There has been extraordinary progress in molecular biology during the 50-year span that began with the discovery of the DNA double helix and culminated with the nearly complete specification of our genetic inheritance at level of DNA sequence. The bulk of the eukaryotic genome is packaged into nucleosome particles, each of which comprises an octamer with two copies of each of four core histones--H2A, H2B, H3, and H4--which wrap nearly two turns of DNA. Nucleosomes can be differentiated both by numerous post-translational histone modifications and by incorporation of histone variants, which can replace canonical histones to form nucleosomes with special roles and properties. In contrast to our understanding of genomes, the inheritance of differences in gene expression between cells and tissues and how they are mediated by histones and other chromatin proteins is poorly understood. To better understand inheritance that does not depend on DNA sequence, we apply genomic tools to the study of proteins of the epigenome: histones, transcription factors, nucleosome remodelers, and RNA polymerase II (RNAPII).

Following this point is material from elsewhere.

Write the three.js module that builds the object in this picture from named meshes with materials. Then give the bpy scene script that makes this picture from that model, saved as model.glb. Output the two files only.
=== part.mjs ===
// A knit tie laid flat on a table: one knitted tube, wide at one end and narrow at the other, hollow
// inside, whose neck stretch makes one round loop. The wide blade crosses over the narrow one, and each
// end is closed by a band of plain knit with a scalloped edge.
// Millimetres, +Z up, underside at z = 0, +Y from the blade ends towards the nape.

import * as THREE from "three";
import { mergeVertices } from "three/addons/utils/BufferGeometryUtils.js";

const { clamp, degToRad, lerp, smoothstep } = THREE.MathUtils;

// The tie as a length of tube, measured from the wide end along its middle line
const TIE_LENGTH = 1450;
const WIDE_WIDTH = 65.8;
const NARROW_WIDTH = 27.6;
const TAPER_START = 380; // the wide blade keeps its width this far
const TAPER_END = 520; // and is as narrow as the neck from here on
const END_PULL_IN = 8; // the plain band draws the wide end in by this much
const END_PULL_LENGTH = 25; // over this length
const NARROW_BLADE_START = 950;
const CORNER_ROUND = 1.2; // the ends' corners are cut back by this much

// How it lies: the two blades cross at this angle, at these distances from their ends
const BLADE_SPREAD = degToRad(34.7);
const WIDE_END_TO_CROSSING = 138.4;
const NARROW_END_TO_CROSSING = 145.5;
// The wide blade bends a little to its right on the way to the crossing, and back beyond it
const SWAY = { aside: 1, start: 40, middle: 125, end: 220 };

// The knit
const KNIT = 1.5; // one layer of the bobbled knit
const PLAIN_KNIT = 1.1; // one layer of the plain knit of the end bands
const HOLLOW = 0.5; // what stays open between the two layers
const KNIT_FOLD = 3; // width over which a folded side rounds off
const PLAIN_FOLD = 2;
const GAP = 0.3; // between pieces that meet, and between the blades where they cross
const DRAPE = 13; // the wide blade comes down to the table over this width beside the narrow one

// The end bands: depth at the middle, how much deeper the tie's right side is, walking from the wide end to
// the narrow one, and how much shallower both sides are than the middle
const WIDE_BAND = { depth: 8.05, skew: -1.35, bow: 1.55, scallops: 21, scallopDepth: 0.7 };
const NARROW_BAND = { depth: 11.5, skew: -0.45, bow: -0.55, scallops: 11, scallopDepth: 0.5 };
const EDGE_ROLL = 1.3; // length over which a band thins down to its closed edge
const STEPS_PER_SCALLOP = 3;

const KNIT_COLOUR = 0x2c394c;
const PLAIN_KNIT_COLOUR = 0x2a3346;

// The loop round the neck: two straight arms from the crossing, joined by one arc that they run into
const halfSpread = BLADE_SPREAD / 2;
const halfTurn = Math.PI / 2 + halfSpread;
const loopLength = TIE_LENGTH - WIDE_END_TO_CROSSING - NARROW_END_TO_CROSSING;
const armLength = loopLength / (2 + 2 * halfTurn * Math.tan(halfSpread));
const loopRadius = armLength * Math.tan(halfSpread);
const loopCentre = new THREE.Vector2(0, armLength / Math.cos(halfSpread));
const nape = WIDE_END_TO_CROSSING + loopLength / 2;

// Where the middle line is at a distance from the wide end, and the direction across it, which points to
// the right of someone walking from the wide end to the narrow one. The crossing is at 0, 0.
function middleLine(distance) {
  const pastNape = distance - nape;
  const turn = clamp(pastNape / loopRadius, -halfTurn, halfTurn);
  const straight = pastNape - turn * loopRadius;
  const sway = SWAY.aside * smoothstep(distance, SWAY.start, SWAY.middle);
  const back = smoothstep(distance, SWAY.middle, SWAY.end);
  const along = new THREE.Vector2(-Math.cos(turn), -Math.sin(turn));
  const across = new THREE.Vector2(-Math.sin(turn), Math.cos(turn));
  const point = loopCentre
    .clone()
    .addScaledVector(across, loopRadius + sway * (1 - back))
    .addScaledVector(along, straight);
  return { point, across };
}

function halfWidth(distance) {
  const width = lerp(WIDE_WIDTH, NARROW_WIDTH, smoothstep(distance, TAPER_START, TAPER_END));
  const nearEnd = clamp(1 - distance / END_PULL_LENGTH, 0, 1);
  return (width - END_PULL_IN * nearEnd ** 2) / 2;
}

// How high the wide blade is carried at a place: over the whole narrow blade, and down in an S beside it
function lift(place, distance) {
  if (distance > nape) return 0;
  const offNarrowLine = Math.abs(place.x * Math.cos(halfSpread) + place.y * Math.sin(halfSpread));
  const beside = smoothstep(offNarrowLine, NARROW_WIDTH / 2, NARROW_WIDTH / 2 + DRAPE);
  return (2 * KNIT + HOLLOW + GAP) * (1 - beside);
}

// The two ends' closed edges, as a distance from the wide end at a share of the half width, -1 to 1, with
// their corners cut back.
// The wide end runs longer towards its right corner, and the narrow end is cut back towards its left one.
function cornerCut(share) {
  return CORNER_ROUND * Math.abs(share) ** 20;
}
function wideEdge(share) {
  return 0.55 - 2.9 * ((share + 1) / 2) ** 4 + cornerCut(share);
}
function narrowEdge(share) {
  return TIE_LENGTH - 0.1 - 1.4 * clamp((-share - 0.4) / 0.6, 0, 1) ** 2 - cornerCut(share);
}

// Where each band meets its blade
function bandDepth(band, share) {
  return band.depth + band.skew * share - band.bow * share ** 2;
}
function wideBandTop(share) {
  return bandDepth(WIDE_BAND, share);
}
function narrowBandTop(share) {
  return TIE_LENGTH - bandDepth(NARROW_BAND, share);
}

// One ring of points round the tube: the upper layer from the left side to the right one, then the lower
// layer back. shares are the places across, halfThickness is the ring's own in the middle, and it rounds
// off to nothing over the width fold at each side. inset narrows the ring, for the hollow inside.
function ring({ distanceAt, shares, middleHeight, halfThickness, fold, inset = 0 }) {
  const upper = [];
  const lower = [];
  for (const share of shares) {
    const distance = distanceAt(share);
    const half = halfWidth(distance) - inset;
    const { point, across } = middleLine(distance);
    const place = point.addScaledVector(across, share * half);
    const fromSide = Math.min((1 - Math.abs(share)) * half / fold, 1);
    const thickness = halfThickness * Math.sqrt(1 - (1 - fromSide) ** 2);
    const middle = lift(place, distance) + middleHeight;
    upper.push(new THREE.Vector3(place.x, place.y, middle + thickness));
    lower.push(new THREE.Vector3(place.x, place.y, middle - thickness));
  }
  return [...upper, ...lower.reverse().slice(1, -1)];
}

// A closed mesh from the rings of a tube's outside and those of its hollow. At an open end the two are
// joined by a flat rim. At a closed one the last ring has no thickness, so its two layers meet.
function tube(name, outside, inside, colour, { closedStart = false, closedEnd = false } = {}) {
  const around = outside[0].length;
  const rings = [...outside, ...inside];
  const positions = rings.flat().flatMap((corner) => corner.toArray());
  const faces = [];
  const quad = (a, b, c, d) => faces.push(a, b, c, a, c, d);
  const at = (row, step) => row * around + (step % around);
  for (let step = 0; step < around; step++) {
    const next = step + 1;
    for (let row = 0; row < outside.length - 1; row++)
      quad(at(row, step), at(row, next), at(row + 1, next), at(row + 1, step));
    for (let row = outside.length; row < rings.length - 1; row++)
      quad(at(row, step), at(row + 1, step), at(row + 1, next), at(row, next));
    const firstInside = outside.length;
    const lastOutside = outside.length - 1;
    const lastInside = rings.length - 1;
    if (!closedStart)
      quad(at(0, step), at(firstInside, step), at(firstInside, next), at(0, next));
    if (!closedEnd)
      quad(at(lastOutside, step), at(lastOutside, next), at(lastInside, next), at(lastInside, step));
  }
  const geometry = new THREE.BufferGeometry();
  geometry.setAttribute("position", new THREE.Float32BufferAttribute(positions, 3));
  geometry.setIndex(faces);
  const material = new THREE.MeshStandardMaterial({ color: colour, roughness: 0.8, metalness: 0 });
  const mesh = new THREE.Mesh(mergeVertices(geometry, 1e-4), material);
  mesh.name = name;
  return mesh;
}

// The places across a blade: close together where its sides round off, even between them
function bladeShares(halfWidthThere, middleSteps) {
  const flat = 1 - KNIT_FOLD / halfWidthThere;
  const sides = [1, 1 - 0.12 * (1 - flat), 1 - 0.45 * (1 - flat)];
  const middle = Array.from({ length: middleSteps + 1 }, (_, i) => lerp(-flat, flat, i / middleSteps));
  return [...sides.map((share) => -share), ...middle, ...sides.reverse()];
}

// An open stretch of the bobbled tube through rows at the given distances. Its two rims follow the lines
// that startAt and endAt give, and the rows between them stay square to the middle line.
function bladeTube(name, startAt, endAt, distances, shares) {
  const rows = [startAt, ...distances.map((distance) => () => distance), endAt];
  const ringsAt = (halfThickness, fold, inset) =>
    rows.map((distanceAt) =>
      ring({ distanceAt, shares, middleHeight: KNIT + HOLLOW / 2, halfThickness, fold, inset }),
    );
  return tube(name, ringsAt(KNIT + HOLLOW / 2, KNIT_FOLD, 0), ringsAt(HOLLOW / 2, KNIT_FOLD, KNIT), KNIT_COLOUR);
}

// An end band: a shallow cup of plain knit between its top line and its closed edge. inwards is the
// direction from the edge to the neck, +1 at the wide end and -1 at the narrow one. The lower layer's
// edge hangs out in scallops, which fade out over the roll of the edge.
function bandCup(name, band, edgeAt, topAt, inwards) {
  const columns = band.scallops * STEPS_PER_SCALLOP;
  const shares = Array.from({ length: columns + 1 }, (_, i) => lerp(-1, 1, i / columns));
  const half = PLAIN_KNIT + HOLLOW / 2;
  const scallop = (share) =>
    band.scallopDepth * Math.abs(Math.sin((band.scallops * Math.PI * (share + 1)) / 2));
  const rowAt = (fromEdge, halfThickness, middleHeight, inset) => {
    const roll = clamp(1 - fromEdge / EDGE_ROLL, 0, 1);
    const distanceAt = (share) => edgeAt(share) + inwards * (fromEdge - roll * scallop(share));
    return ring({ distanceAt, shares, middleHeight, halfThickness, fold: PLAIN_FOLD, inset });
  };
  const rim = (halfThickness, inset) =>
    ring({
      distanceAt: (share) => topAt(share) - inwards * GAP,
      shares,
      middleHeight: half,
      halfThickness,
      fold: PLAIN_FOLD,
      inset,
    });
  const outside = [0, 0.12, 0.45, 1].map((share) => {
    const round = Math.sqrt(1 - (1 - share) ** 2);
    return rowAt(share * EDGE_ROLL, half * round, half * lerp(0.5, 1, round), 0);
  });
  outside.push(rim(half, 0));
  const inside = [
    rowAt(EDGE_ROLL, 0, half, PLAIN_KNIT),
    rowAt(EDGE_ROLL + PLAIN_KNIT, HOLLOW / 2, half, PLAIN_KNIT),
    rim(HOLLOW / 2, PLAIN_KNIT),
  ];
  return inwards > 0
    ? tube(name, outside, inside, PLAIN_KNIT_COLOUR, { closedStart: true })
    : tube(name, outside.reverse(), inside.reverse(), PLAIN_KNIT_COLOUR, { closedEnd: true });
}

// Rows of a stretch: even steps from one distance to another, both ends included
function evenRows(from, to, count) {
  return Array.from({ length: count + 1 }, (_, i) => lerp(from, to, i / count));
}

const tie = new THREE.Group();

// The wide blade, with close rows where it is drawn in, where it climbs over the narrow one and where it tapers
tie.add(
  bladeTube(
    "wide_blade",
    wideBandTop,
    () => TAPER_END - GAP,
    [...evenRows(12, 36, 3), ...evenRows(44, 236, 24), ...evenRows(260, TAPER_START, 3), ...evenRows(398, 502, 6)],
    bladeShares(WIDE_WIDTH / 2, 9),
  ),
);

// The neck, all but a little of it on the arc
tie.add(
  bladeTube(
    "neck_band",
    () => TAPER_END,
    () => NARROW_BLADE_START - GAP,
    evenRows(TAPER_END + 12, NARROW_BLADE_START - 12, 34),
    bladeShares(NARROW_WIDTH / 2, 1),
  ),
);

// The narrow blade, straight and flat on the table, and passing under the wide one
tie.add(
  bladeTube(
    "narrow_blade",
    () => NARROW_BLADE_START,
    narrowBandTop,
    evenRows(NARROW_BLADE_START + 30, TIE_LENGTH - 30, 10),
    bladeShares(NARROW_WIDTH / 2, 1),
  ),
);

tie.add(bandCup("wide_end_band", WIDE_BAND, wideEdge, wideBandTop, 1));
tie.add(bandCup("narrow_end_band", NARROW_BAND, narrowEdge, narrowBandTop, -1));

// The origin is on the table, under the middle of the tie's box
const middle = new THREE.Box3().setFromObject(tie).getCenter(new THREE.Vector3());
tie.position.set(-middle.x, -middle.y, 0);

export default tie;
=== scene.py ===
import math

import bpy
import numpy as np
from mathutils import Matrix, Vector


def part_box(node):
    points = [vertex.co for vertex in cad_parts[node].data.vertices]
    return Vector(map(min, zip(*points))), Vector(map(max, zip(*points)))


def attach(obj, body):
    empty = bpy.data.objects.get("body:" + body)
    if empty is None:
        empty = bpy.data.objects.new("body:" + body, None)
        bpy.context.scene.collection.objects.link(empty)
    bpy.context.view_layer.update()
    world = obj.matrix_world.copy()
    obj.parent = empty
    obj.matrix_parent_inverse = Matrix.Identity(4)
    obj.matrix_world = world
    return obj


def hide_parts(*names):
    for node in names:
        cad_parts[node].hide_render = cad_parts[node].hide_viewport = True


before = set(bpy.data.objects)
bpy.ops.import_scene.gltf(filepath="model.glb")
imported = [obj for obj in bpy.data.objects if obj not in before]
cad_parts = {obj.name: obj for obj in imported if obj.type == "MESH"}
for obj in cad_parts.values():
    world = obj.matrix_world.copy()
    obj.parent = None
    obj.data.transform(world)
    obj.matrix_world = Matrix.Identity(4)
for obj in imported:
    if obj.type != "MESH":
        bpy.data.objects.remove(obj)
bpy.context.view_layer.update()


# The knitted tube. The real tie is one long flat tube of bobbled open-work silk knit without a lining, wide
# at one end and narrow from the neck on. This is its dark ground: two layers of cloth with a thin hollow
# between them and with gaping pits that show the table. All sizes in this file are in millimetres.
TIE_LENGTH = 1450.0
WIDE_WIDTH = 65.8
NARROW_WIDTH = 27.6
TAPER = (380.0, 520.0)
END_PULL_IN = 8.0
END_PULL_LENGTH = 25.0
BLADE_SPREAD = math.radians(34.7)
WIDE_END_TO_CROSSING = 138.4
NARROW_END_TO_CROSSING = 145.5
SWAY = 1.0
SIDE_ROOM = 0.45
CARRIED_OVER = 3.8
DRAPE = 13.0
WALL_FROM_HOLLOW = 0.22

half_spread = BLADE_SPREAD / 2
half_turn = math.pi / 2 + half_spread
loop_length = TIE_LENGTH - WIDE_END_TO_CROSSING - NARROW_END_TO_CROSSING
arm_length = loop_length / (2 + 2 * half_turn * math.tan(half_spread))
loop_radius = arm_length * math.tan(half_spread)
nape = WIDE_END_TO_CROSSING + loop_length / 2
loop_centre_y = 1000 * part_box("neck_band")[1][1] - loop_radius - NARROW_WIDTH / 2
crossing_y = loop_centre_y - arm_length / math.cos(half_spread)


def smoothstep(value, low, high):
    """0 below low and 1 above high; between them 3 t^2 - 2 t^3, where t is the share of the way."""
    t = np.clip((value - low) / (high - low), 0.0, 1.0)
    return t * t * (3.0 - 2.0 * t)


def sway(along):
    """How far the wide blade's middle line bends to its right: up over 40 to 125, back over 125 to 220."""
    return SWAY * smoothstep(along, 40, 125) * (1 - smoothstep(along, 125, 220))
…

Recent studies in our lab have focused on understanding the nucleosome dynamics of chromatin, and its relationship to gene expression and epigenetic inheritance. We have developed powerful genome-wide strategies and tools for measuring nucleosome dynamics and mapping epigenomic features. We use tools such as salt fractionation, a method to extract classically ‘active’ chromatin; CATCH-IT, a novel metabolic labeling strategy to directly measure nucleosome turnover; ORGANIC, a method of mapping native chromatin at single base-pair resolution that applies to transcription factors and remodelers as well as nucleosomes; INTACT, a cell-type specific nuclear purification method to determine chromatin differences between tissues; 3’NT, a method of determining the last base added onto nascent RNAPII transcripts; and TMP-Seq, a high-resolution genome-wide assay to detect torsional states. Using these tools we attempt to understand how RNAPII, nucleosome remodelers, transcription factors, and histone variants all affect and are affected by dynamic chromatin structure.
Transcribing through Nucleosomes
Nucleosomes are barriers to transcription in vitro, but is this the case in vivo? To address this question, we used 3’NT to comprehensively map the positions of elongating and arrested RNAPII at nucleotide resolution. We find that the nucleosomes are barriers to RNAPII elongation at essentially all genes, with the nucleosome downstream of the transcriptional start site the strongest barrier. Depletion of the histone variant H2A.Z from a nucleosome strengthens the barrier to RNAPII, which suggests that H2A.Z has evolved to reduce nucleosome barrier strength. One potential mechanism for overcoming the nucleosome barrier to transcription is to mobilize nucleosomes by ATP-dependent remodelers. We find that the Chd1 remodeler is recruited to promoters of mouse genes where it causes nucleosomes to turn over during transcription and allows RNAPII to escape into the gene body. Another potential mechanism for overcoming the nucleosome barrier to transcription is the DNA torsional stress created by RNA polymerase transit, which can unwrap and destabilize nucleosomes. We find that inhibiting topoisomerases results in both increased torsion measured at high resolution and increased turnover of nucleosomes, confirming this mechanism in vivo. Furthermore, compounds that intercalate between the bases, and thus potentially generate torsional stress, also enhance nucleosome turnover associated with transcription, suggesting an epigenetic mechanism for cell killing by widely used chemotherapeutic drugs. Our findings provide a mechanistic framework for transcription through a nucleosome in vivo.
Epigenetic Inheritance of Centromeres
While histone variants such as H2A.Z seem to help modulate transcription, another class of histone variants in which we have a long-standing interest mediates chromosome segregation. Centromere-specific histone H3 variants, collectively called cenH3 (also known as CENP-A in vertebrates or Cse4 in fungi) determine the location of the kinetochore that attaches to microtubules to segregate chromosomes in mitosis and meiosis. Nucleosomes containing cenH3 have a unique structure and wrap DNA to form positive supercoils, in contrast to conventional nucleosomes that form negative supercoils, raising the possibility that positive supercoiling may play a role in the epigenetic inheritance of centromeres. We are interested in how the special properties of cenH3 nucleosomes allow the centromere to be stably inherited and yet evolve into centromeres as diverse as the point centromeres of budding yeast with a single cenH3 nucleosome, to the holocentric centromeres of the nematode worm Caenorhabditis, in which the entire chromosome appears to act as a centromere. Remarkably, we find that the holocentric centromeres of Caenorhabditis resemble dispersed point centromeres of budding yeast, with single cenH3 nucleosomes at 707 discrete sites flanked by well-positioned canonical nucleosomes. Many of these sites coincide with transcription factor hotspots that bind multiple transcription factors at low affinity without the specific binding motifs of any of them. This raises the possibility that transcription factor binding helps to maintain cenH3 sites in the absence of cenH3, which turns over during the cell cycle, by preventing the encroachment of conventional nucleosomes.